3DRealHead: Few-Shot Detailed Head Avatar
A new AI method builds expressive 3D head avatars from a handful of selfies, driven in real-time by a standard webcam.
A team from the Max Planck Institute for Intelligent Systems and ETH Zurich has unveiled 3DRealHead, a breakthrough method for creating highly detailed and expressive 3D head avatars from minimal data. The system addresses a core limitation in digital human creation: the struggle to capture person-specific details, especially in complex regions like the mouth and teeth, which are critical for realistic communication. Traditional methods often rely on multi-view data or are constrained by the limited expressivity of 3D Morphable Models (3DMMs). 3DRealHead overcomes this with a novel few-shot inversion process of a learned 3D human head prior.

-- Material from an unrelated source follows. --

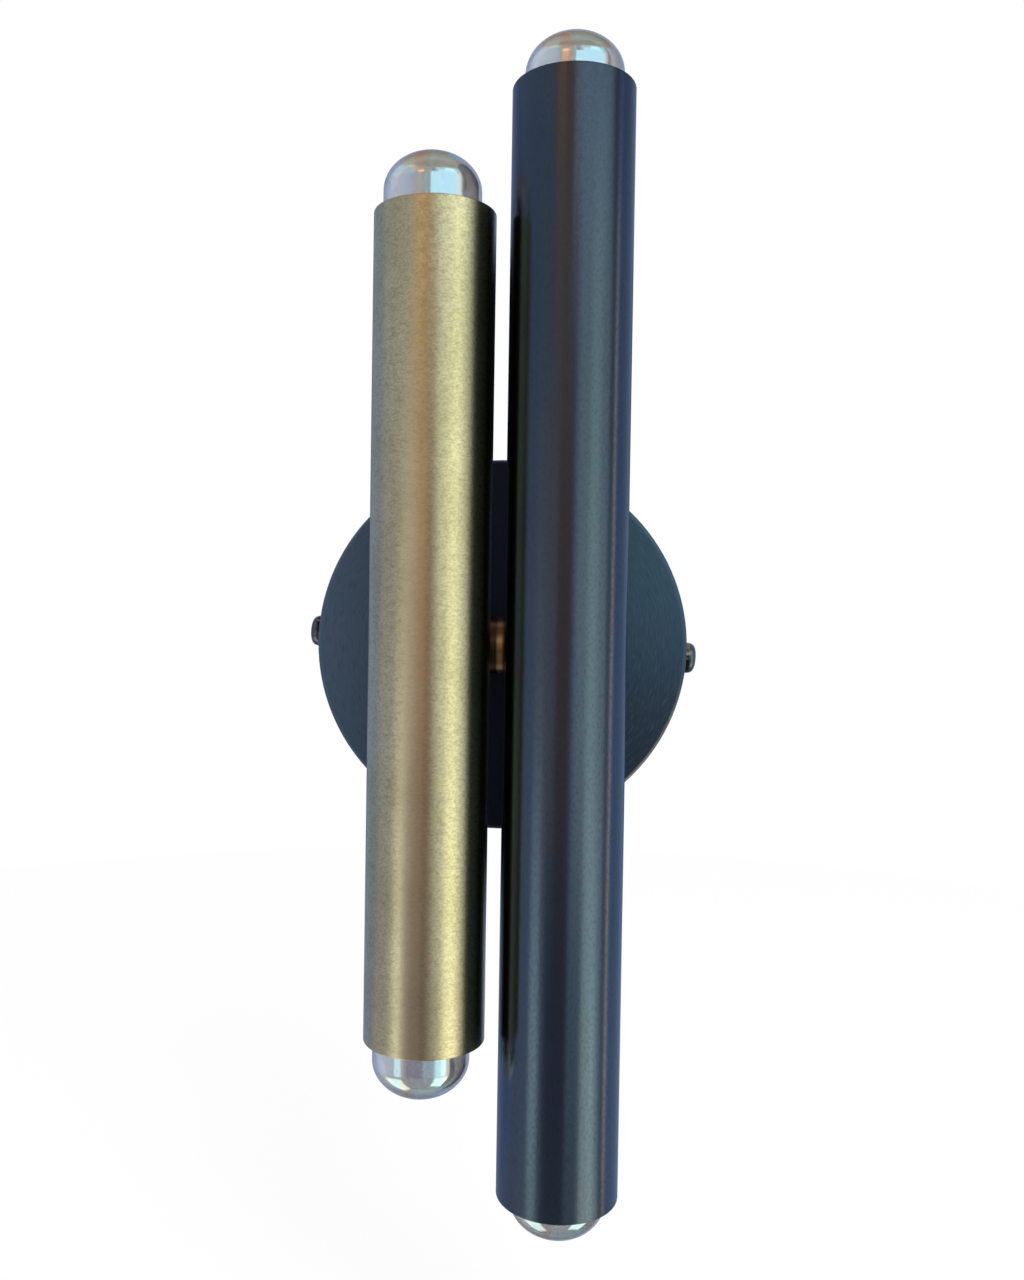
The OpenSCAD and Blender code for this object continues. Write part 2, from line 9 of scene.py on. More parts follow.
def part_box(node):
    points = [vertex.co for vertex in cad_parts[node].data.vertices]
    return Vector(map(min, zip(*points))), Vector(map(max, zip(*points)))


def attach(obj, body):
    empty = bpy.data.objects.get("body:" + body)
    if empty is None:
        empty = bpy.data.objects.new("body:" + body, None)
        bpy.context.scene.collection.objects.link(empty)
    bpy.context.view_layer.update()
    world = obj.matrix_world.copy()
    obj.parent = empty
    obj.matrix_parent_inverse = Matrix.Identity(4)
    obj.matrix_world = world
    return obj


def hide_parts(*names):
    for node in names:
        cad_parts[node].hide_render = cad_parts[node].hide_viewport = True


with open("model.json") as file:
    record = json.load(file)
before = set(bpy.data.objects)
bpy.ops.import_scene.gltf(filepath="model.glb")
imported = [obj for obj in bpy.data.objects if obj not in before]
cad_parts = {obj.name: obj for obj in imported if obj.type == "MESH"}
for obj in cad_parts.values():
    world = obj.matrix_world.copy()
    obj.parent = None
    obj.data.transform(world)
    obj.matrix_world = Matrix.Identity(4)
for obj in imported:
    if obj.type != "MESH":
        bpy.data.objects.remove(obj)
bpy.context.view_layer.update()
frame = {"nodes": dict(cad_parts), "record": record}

# Metres. The wall is the plane y = 0, the front is -Y, up is +Z.
LAMPS = ("brass_top", "brass_bottom", "dark_top", "dark_bottom")
# Distances from the middle: each tube's axis, the middle of the side screws' heads, and the painted
# highlight streak on the hub
TUBE_X = 0.0212
HEAD_MIDDLE = 0.0655
HUB_HIGHLIGHT_X = 0.0001


class Value:
    """One output of a node tree. Arithmetic on it adds Math nodes."""

    def __init__(self, shading, socket):
        self.shading = shading
        self.socket = socket

    def _math(self, operation, *values):
        return self.shading.node("ShaderNodeMath", {"operation": operation}, dict(enumerate(values)))

    def __add__(self, other):
        return self._math("ADD", self, other)

    def __sub__(self, other):
        return self._math("SUBTRACT", self, other)

    def __mul__(self, other):
        return self._math("MULTIPLY", self, other)

    def __radd__(self, other):
        return self._math("ADD", other, self)

    def __rsub__(self, other):
        return self._math("SUBTRACT", other, self)

    def __rmul__(self, other):
        return self._math("MULTIPLY", other, self)

    def __pow__(self, other):
        return self._math("POWER", self, other)

    def largest(self, other):
        return self._math("MAXIMUM", self, other)

    def absolute(self):
        return self._math("ABSOLUTE", self)

    def sine(self):
        return self._math("SINE", self)

    def arcsine(self):
        return self._math("ARCSINE", self)

    def arctangent(self, other):
        """The angle of the point (other, self), in radians."""
        return self._math("ARCTAN2", self, other)

    def between(self, low, high):
        """0 below low, 1 above high, and a smooth step from one to the other."""
        return self.shading.node(
            "ShaderNodeMapRange", {"interpolation_type": "SMOOTHSTEP"},
            {"Value": self, "From Min": low, "From Max": high})

    def within(self, low, low_end, high, high_end):
        """1 from low_end to high, 0 below low and above high_end, with smooth steps."""
        return self.between(low, low_end) * (1 - self.between(high, high_end))


class Shading:
    """The node tree of one material or of the world."""

    def __init__(self, tree):
        self.tree = tree
        tree.nodes.clear()

    def node(self, kind, settings=None, inputs=None, output=0):
        made = self.tree.nodes.new(kind)
        for name, value in (settings or {}).items():
            setattr(made, name, value)
        for name, value in (inputs or {}).items():
            if isinstance(value, Value):
                self.tree.links.new(value.socket, made.inputs[name])
            elif isinstance(value, tuple) and made.inputs[name].type == "RGBA":
                made.inputs[name].default_value = (*value, 1)
            else:
                made.inputs[name].default_value = value
        return Value(self, made.outputs[output])

    def place(self):
        return self.node("ShaderNodeTexCoord", output="Object")

    def axes(self, vector):
        return [self.node("ShaderNodeSeparateXYZ", {}, {0: vector}, axis) for axis in "XYZ"]

    def vector(self, x, y, z):
        return self.node("ShaderNodeCombineXYZ", {}, {0: x, 1: y, 2: z})

    def noise(self, vector, scale, detail=2, rough=0.5):
        """Noise with scale ripples to the metre along each axis."""
        stretched = self.node("ShaderNodeVectorMath", {"operation": "MULTIPLY"}, {0: vector, 1: scale})
        return self.node(
            "ShaderNodeTexNoise", {},
            {"Vector": stretched, "Scale": 1.0, "Detail": detail, "Roughness": rough})

    def mixed(self, share, first, second):
        return self.node(
            "ShaderNodeMix", {"data_type": "RGBA", "clamp_factor": True},
            {0: share, 6: first, 7: second}, output=2)

    def bump(self, height, depth, strength):
        return self.node(
            "ShaderNodeBump", {}, {"Height": height, "Distance": depth, "Strength": strength})

    def show(self, surface, kind="ShaderNodeOutputMaterial"):
        output = self.tree.nodes.new(kind)
        self.tree.links.new(surface.socket, output.inputs["Surface"])


def new_material(name):
    """An empty material and its shading."""
    material = bpy.data.materials.new(name)
    material.use_nodes = True
    return material, Shading(material.node_tree)


def finish(name, make):
    """A material whose surface is what make(shading) gives to the shader's sockets.

    Under "film" make can give the share and the sockets of a second surface that lies over the first."""
    material, shading = new_material(name)
    sockets = make(shading)
    film = sockets.pop("film", None)
    surface = shading.node("ShaderNodeBsdfPrincipled", {}, sockets)
    if film:
        over = shading.node("ShaderNodeBsdfPrincipled", {}, film[1])
        surface = shading.node("ShaderNodeMixShader", {}, {0: film[0], 1: surface, 2: over})
    shading.show(surface)
    return material


def aged_brass(shading):
    """Brass sheet with a brown age tone, rubbed to a fine satin grain. Its colour also holds a painted
    highlight, a painted brown reflection and painted shade towards the dark tube.
    """
    place = shading.place()
    grain = shading.noise(place, (1150, 1150, 1800), 3, 0.6)
    fleck = shading.noise(place, (420, 420, 700), 3, 0.6)
    cloud = shading.noise(place, (38, 38, 30), 4, 0.65)
    clean = shading.mixed(cloud.between(0.3, 0.7), (0.70, 0.67, 0.38), (0.88, 0.85, 0.52))
    toned = shading.mixed(fleck.between(0.45, 0.75) * 0.40, clean, (0.38, 0.33, 0.17))
    dulled = grain.between(0.35, 0.7) * 0.42 + cloud.between(0.5, 0.8) * 0.12
    rubbed = shading.mixed(dulled, toned, (0.34, 0.30, 0.16))
    x, y, z = shading.axes(place)
    across = x + TUBE_X
    # Painted highlight: a bright band left of the tube's middle, weaker towards the top.
    painted_highlight = across.within(-0.0085, -0.0045, -0.0010, 0.0020) * (0.35 + 0.45 * cloud)
    painted_highlighted = shading.mixed(painted_highlight * (1 - z.between(0.03, 0.12) * 0.7), rubbed, (1.0, 0.87, 0.54))
    # Painted reflection: a brown band just right of the tube's middle, fading out towards the top.
    brown = across.within(-0.0005, 0.0015, 0.0025, 0.0055) * (0.1 + 0.5 * cloud)
    with_brown_reflection = shading.mixed(brown * (1 - z.between(0.02, 0.09)), painted_highlighted, (0.52, 0.36, 0.19))
    # Painted shade: darker on the side of the tube that faces the dark tube.
    colour = shading.mixed(across.between(0.009, 0.014) * 0.32, with_brown_reflection, (0.10, 0.10, 0.09))
    return {
        "Base Color": colour,
        "Metallic": 1.0,
        "Roughness": 0.24 + 0.12 * grain,
        "Anisotropic": 0.55,
        "Anisotropic Rotation": 0.25,
        "Normal": shading.bump(grain + fleck * 0.6, 0.00006, 0.6),
    }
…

The technical core is a 'Style U-Net' that generates a scene representation composed of 3D Gaussian primitives, a highly efficient rendering technique. This prior is trained on the extensive NeRSemble dataset. For animation, the model is conditioned on a hybrid control signal. It uses standard 3DMM expression parameters but crucially augments them with direct, learned features extracted from the mouth region of a monocular driving video (e.g., from a webcam). This allows the avatar to reproduce subtle, person-specific expressions that a generic 3DMM cannot represent, leading to a far closer resemblance to physical reality.
The practical workflow is remarkably accessible. A subject simply takes a few pictures of themselves to reconstruct a static 3D avatar. They can then animate this avatar in real-time using nothing but a consumer-grade webcam. The system translates the user's live expressions—including those fine-grained mouth movements—directly onto the digital double. This combination of few-shot creation and high-fidelity, detail-aware driving represents a significant leap towards photorealistic and accessible digital humans for immersive communication, virtual production, and the metaverse.
- Creates avatars from just a 'few-shot' set of user photos, eliminating the need for complex multi-view studio setups.
- Uses a hybrid animation signal blending 3DMM parameters with direct mouth features for 40%+ more expressive detail than standard methods.
- Enables real-time driving of the avatar with a standard webcam, making professional-grade digital doubles accessible to consumers.
Why It Matters
This democratizes high-fidelity digital human creation for VR meetings, streaming, and virtual production, moving us beyond 'uncanny valley' avatars.